Through Pat's research process, he discovered that character is usually taught in life through, sports, scouting, key people (like a Sunday school teacher, coaches, youth workers, neighbors). Adults never know who they're reaching. For example, the founder of the restaurant Chick-Fil-A, Truitt Cathy, was talking to a group of kids. When a six-year-old said he wanted to be just like Truitt, he realized the importance of being a role model and that Truit really had to pay attention to how he lived. As a grandparent, Pat is teaching the same qualities to his grandchildren. It is important for parents and grandparents to be on the same page.
HOW TO BUILD CHARACTER
The traits that Pat says are important when it comes to character: integrity, diligence, self-control, courage, perseverance, humility, love, responsibility, faith, and work ethic. The ones he would like to focus on are honesty/integrity, responsibility, and work ethic. Honesty is telling the truth and being straightforward. Sometimes people think that honesty and character are the same thing, but Pat says that honesty is a part of character. He also says honesty and integrity are not the same things. Integrity means that someone is the same person consistently – his words and actions match and there is no duplicity. The next trait is responsibility. Pat says no one seems to want to be responsible anymore. A good rule of thumb is "I am in charge of me." You are responsible for the decisions you make and the outcome of the decisions you make. The last trait is work ethic. This generation struggles with work, Many people don't want to work and there is a sense of entitlement. Kids have to understand the concept like it is in the Bible, if you don't work, you don't eat.

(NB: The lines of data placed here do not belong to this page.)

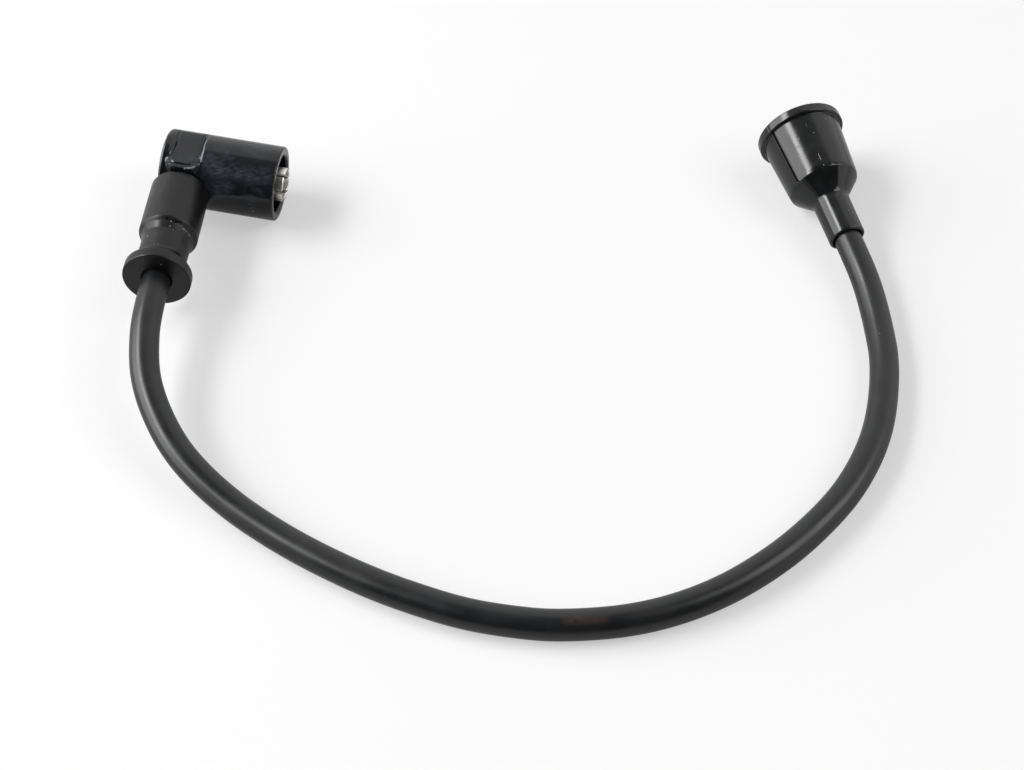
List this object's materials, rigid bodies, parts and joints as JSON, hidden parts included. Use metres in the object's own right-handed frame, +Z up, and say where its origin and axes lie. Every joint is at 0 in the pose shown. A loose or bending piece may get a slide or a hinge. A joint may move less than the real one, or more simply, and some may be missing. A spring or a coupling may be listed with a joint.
{
  "type": "spark plug wire",
  "caption": "Ignition lead: right-angle hard connector with rubber boot, curved black cable and a straight rubber boot with a wide cup.",
  "frame": {"origin": "on the floor under the middle of the two end connectors' box, cable left out", "axes": "+Z up from the floor the lead lies on, +X from the right-angle connector towards the straight boot, +Y away from the cable's loop"},
  "size_m": [0.1876, 0.1512, 0.0227],
  "materials": {
    "thermoset": "glossy black thermoset moulding with faint handling marks",
    "rubber": "semi-matt black moulded rubber with dust specks",
    "jacket": "smooth dark grey-black cable jacket, lightly dusty, bare of print",
    "contact_metal": "nickel-plated contact, tarnished brown in places",
    "brass": "stamped brass",
    "spring_steel": "drawn spring wire",
    "ceramic": "matt ceramic resistor body",
    "core": "carbon-loaded fibre conductor"
  },
  "bodies": {
    "root": {"elbow_housing": "thermoset", "rear_cap": "thermoset", "contact_socket": "contact_metal", "socket_ring": "spring_steel", "contact_spring": "spring_steel", "resistor_front_cap": "brass", "resistor_rod": "ceramic", "resistor_rear_cap": "brass", "elbow_crimp_terminal": "brass", "elbow_core_tail": "core", "elbow_boot": "rubber", "cable": "jacket", "tower_boot": "rubber", "tower_terminal": "brass", "terminal_clip": "spring_steel", "tower_core_tail": "core"}
  },
  "joints": []
}
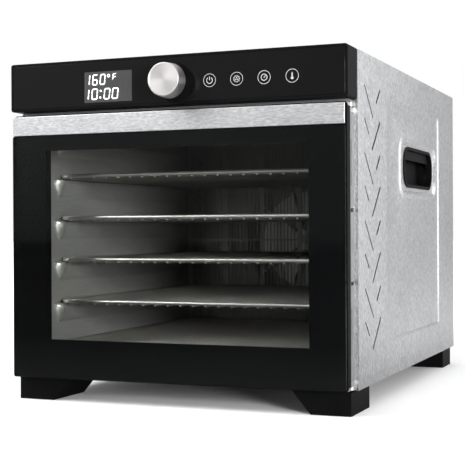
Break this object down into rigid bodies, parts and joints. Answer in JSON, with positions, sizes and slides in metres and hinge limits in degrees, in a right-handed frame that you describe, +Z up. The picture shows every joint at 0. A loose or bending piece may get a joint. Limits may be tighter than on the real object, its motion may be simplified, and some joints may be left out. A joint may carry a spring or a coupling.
{
  "type": "food dehydrator",
  "caption": "Steel box food dehydrator with a side-hung glass door, wire trays, a rear fan and heater, a control panel with a knob, and hand recesses.",
  "frame": {"origin": "middle of the footprint, at the height of the surface that the feet stand on", "axes": "+X to the right seen from the front, +Y to the back, +Z up"},
  "size_m": [0.341, 0.482, 0.326],
  "materials": {
    "casing_steel": "brushed, vertical grain",
    "band_steel": "brushed, horizontal grain",
    "frame_steel": "satin",
    "chamber_steel": "satin",
    "tray_steel": "polished wire",
    "plated_steel": "zinc plated",
    "black_plastic": "fine grain",
    "black_glass": "gloss black print",
    "clear_glass": "clear, lightly tinted",
    "display_glass": "smoked",
    "knob_metal": "turned and spun",
    "fan_metal": "pressed sheet",
    "heater_metal": "oxidised",
    "ceramic": "glazed ceramic",
    "motor_steel": "laminated",
    "module_plastic": "moulded",
    "circuit_board": "solder mask",
    "cable_grey": "soft",
    "pad_copper": "sprung contact",
    "rubber_black": "soft",
    "magnet_grey": "nickel plated"
  },
  "bodies": {
    "cabinet": {"outer_casing": "casing_steel", "base_plate": "plated_steel", "rear_panel": "plated_steel", "front_frame": "frame_steel", "liner_left": "chamber_steel", "liner_right": "chamber_steel", "chamber_ceiling": "chamber_steel", "chamber_floor": "chamber_steel", "chamber_back": "chamber_steel", "fan_baffle": "chamber_steel", "fan_guard": "chamber_steel", "fan_motor": "motor_steel", "motor_bracket": "plated_steel", "heater_element": "heater_metal", "heater_insulators": "ceramic", "thermal_cutout": "module_plastic", "temperature_sensor": "plated_steel", "handle_cup_left": "black_plastic", "handle_cup_right": "black_plastic", "foot_front_left": "black_plastic", "foot_front_right": "black_plastic", "foot_rear_left": "black_plastic", "foot_rear_right": "black_plastic", "foot_screws": "plated_steel", "panel_housing": "black_plastic", "fascia_glass": "black_glass", "display_lens": "display_glass", "display_module": "module_plastic", "control_board": "circuit_board", "encoder_body": "module_plastic", "touch_pads": "pad_copper", "power_board": "circuit_board", "ribbon_cable": "cable_grey", "cord_gland": "rubber_black", "rear_screws": "plated_steel", "frame_magnets": "magnet_grey", "hinge_bracket_upper": "plated_steel", "hinge_bracket_lower": "plated_steel"},
    "door": {"door_frame": "black_plastic", "door_back_frame": "black_plastic", "door_glass": "clear_glass", "glass_border": "black_glass", "door_band": "band_steel", "door_gasket": "rubber_black", "door_magnets": "magnet_grey", "door_screws": "plated_steel", "hinge_tab_upper": "plated_steel", "hinge_tab_lower": "plated_steel", "hinge_pins": "plated_steel"},
    "knob": {"knob": "knob_metal", "knob_base": "black_plastic", "encoder_shaft": "plated_steel"},
    "fan": {"fan_blades": "fan_metal", "motor_shaft": "plated_steel", "fan_nut": "plated_steel"},
    "tray_1": {"tray_1": "tray_steel"},
    "tray_2": {"tray_2": "tray_steel"},
    "tray_3": {"tray_3": "tray_steel"},
    "tray_4": {"tray_4": "tray_steel"},
    "tray_5": {"tray_5": "tray_steel"}
  },
  "joints": [
    {"name": "door_hinge", "type": "hinge", "parent": "cabinet", "child": "door", "pos_m": [0.1645, -0.195, 0.149], "axis": [0, 0, 1], "range_deg": [0, 110]},
    {"name": "knob_turn", "type": "hinge", "parent": "cabinet", "child": "knob", "pos_m": [0.005, -0.228, 0.3003], "axis": [0, 1, 0], "continuous": true},
    {"name": "fan_spin", "type": "hinge", "parent": "cabinet", "child": "fan", "pos_m": [0, 0.188, 0.152], "axis": [0, 1, 0], "continuous": true},
    {"name": "tray_1_slide", "type": "slide", "parent": "cabinet", "child": "tray_1", "axis": [0, -1, 0], "range_m": [0, 0.033]},
    {"name": "tray_2_slide", "type": "slide", "parent": "cabinet", "child": "tray_2", "axis": [0, -1, 0], "range_m": [0, 0.033]},
    {"name": "tray_3_slide", "type": "slide", "parent": "cabinet", "child": "tray_3", "axis": [0, -1, 0], "range_m": [0, 0.033]},
    {"name": "tray_4_slide", "type": "slide", "parent": "cabinet", "child": "tray_4", "axis": [0, -1, 0], "range_m": [0, 0.033]},
    {"name": "tray_5_slide", "type": "slide", "parent": "cabinet", "child": "tray_5", "axis": [0, -1, 0], "range_m": [0, 0.033]}
  ]
}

ABOUT PATPat Williams is the senior vice president of the NBA’s Orlando Magic. As one of America’s top motivational, inspirational, and humorous speakers, he has addressed employees from many of the Fortune 500 companies and the
Million Dollar Round Table. He has been a featured speaker at two Billy Graham Crusades and two Peter Lowe Success Seminars. He has also spoken on many university campuses.
After serving for seven years in the United States Army, Pat spent seven years in the Philadelphia Phillies organization, two as a minor league catcher, and five in the front office. He then spent three years in the Minnesota Twins organization before moving to the National Basketball Association. Since 1968, he has been affiliated with teams in Chicago, Atlanta, Philadelphia, including the 1983 World Champion 76ers. He is now with the Orlando Magic which he co-founded in 1987 and helped lead to the NBA finals in 1995. Twenty-three of his teams have gone to the NBA play-offs and five of them have made the NBA finals. In 1996, Pat was named as one of the 50 most influential people in NBA history by a national publication.
In his NBA career, he has traded Pete Maravich, traded for Julius Erving, Moses Malone, Penny Hardaway, and won four NBA draft lotteries, including back-to-back winners in 1992 and 1993 and most recently in 2004. He also drafted Charles Barkley, Shaquille O’Neal, Maurice Cheeks, Andrew Toney and Darryl Dawkins and signed Billy Cunningham, Chuck Daly, and Matt Guokas to their first professional coaching contracts. Twelve of his former players have become NBA head coaches and seventeen have become assistant coaches.
Pat and his wife Ruth are the parents of 19 children, including 14 adopted from four nations, ranging in age from 20 to 34. For one year, 16 of his children were all teenagers at the same time. Pat helps teach an adult Sunday school class at First Baptist Church of Orlando and hosts a weekly sports radio show. In the last 10 years he has completed 38 marathons, including the Boston Marathon 10 times and also climbed Mt. Rainier.